■ **DATA LISTING**:
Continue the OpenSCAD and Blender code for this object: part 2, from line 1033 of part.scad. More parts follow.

--

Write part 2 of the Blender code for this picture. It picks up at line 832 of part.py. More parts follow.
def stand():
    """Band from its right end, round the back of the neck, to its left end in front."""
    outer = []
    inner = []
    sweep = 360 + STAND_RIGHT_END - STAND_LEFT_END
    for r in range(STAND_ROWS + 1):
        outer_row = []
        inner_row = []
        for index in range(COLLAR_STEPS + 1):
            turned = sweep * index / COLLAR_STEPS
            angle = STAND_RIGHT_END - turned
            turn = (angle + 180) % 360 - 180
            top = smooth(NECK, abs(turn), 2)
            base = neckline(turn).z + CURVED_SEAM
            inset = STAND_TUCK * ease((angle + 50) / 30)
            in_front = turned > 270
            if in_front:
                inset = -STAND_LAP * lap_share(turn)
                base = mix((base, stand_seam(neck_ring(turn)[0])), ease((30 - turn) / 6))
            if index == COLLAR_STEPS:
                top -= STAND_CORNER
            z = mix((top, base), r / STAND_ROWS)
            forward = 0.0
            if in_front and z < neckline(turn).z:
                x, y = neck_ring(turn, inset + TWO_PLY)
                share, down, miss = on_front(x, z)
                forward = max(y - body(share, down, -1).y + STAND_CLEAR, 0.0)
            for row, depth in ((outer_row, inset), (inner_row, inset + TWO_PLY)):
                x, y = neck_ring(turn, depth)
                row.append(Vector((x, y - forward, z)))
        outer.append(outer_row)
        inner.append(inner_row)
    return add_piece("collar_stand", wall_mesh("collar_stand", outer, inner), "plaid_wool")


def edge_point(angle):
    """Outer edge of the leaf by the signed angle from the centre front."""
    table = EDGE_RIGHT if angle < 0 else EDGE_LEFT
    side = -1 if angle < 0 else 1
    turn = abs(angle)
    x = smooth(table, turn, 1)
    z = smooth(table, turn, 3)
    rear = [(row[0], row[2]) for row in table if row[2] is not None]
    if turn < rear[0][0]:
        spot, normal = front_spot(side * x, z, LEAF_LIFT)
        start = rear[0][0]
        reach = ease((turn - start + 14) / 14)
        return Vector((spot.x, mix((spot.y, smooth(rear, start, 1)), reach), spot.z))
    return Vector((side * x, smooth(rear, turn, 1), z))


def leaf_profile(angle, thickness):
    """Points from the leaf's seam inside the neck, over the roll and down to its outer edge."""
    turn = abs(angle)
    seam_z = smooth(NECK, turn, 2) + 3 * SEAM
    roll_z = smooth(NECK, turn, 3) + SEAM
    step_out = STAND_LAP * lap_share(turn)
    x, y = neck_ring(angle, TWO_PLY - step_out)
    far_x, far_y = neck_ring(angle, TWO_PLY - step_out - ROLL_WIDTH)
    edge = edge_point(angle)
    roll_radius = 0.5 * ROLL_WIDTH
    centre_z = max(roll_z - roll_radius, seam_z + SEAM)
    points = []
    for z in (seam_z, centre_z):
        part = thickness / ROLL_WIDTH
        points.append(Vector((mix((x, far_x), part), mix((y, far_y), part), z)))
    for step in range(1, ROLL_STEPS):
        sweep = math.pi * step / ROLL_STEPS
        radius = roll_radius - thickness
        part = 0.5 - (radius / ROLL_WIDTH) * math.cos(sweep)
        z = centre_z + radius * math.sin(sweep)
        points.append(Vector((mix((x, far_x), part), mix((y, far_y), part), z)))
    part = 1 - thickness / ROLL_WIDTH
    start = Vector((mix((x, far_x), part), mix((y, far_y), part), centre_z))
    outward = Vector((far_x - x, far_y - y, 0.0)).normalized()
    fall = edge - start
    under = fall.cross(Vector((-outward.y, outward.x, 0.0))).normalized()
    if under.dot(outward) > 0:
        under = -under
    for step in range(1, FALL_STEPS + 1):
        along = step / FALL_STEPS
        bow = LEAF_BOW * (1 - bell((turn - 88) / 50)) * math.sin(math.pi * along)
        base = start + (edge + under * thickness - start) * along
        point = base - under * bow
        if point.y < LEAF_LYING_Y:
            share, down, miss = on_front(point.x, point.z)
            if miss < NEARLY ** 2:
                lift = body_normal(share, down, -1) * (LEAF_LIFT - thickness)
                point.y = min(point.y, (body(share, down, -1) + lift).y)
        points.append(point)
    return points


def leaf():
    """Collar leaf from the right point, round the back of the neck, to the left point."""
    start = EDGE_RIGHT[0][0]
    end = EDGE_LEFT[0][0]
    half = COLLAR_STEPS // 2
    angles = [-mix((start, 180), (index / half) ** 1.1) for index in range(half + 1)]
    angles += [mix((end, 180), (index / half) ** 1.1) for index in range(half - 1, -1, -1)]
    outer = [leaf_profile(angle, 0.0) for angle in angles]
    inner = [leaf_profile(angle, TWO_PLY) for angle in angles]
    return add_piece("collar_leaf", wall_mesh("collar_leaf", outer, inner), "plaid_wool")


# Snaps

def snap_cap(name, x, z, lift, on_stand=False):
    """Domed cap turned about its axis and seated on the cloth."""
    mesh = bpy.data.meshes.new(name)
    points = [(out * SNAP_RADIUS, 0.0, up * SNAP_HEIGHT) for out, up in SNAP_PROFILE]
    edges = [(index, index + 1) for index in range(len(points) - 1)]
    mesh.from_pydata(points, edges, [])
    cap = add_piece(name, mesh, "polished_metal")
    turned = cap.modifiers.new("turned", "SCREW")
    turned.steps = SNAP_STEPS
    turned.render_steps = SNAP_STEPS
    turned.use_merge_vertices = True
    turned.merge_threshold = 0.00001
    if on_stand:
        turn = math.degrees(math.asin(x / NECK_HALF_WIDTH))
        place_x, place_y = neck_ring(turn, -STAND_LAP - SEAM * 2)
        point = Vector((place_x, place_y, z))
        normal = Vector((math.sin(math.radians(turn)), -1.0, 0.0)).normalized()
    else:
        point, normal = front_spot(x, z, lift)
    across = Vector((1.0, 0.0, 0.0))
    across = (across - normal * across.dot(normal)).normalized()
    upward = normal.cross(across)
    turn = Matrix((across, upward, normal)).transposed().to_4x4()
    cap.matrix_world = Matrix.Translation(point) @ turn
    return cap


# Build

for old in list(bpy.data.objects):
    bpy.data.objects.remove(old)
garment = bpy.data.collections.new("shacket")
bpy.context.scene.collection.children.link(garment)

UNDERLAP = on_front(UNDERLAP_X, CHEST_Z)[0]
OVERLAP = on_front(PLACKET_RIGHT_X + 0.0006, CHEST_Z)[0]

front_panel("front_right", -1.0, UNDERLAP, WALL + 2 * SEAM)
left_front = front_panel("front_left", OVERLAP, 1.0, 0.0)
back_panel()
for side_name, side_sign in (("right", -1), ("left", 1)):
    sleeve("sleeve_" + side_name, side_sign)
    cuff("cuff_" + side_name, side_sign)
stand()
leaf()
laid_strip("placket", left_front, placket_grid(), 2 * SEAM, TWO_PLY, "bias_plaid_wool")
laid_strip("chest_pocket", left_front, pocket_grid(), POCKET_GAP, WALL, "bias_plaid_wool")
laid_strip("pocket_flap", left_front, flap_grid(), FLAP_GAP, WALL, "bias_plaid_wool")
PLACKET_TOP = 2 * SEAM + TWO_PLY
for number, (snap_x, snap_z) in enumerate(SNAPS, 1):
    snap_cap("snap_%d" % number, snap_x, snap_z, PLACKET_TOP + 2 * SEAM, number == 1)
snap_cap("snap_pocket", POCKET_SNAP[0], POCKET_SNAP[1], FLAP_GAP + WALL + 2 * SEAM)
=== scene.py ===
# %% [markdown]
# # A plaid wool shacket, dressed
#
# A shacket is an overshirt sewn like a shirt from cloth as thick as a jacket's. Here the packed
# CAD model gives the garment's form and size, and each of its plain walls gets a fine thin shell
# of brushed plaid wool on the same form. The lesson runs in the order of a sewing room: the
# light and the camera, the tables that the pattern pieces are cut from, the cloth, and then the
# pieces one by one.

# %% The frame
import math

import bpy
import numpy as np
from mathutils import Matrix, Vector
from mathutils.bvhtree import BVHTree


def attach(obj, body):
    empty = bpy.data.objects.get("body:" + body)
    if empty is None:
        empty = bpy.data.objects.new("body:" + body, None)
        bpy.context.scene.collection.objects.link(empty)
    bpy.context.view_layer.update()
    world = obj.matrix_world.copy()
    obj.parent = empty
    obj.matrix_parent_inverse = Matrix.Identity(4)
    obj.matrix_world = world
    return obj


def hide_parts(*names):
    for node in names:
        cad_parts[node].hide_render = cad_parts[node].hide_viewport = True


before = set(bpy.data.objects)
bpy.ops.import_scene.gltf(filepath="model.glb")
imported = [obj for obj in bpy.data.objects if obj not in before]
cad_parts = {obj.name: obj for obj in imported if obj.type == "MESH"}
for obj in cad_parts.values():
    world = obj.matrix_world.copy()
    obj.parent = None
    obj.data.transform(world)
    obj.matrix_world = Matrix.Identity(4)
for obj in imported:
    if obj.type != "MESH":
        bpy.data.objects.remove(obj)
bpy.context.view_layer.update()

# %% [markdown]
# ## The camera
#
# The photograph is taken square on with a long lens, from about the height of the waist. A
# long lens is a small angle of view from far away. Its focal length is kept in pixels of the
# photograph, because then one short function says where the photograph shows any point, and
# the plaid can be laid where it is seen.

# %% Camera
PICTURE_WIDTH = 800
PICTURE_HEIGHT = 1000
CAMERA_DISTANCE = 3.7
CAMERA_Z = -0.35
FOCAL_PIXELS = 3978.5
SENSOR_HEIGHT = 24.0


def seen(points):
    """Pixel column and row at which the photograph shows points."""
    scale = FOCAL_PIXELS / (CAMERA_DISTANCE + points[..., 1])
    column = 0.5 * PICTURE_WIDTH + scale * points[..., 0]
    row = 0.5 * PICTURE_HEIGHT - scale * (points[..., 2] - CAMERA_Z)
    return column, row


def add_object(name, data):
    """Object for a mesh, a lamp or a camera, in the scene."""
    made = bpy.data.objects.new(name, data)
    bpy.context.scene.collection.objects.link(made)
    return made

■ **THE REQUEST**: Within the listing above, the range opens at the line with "back_panel()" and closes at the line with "in imported if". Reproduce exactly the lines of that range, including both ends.

■ **FINAL RESULT**:
back_panel()
for side_name, side_sign in (("right", -1), ("left", 1)):
    sleeve("sleeve_" + side_name, side_sign)
    cuff("cuff_" + side_name, side_sign)
stand()
leaf()
laid_strip("placket", left_front, placket_grid(), 2 * SEAM, TWO_PLY, "bias_plaid_wool")
laid_strip("chest_pocket", left_front, pocket_grid(), POCKET_GAP, WALL, "bias_plaid_wool")
laid_strip("pocket_flap", left_front, flap_grid(), FLAP_GAP, WALL, "bias_plaid_wool")
PLACKET_TOP = 2 * SEAM + TWO_PLY
for number, (snap_x, snap_z) in enumerate(SNAPS, 1):
    snap_cap("snap_%d" % number, snap_x, snap_z, PLACKET_TOP + 2 * SEAM, number == 1)
snap_cap("snap_pocket", POCKET_SNAP[0], POCKET_SNAP[1], FLAP_GAP + WALL + 2 * SEAM)
=== scene.py ===
# %% [markdown]
# # A plaid wool shacket, dressed
#
# A shacket is an overshirt sewn like a shirt from cloth as thick as a jacket's. Here the packed
# CAD model gives the garment's form and size, and each of its plain walls gets a fine thin shell
# of brushed plaid wool on the same form. The lesson runs in the order of a sewing room: the
# light and the camera, the tables that the pattern pieces are cut from, the cloth, and then the
# pieces one by one.

# %% The frame
import math

import bpy
import numpy as np
from mathutils import Matrix, Vector
from mathutils.bvhtree import BVHTree


def attach(obj, body):
    empty = bpy.data.objects.get("body:" + body)
    if empty is None:
        empty = bpy.data.objects.new("body:" + body, None)
        bpy.context.scene.collection.objects.link(empty)
    bpy.context.view_layer.update()
    world = obj.matrix_world.copy()
    obj.parent = empty
    obj.matrix_parent_inverse = Matrix.Identity(4)
    obj.matrix_world = world
    return obj


def hide_parts(*names):
    for node in names:
        cad_parts[node].hide_render = cad_parts[node].hide_viewport = True


before = set(bpy.data.objects)
bpy.ops.import_scene.gltf(filepath="model.glb")
imported = [obj for obj in bpy.data.objects if obj not in before]
cad_parts = {obj.name: obj for obj in imported if obj.type == "MESH"}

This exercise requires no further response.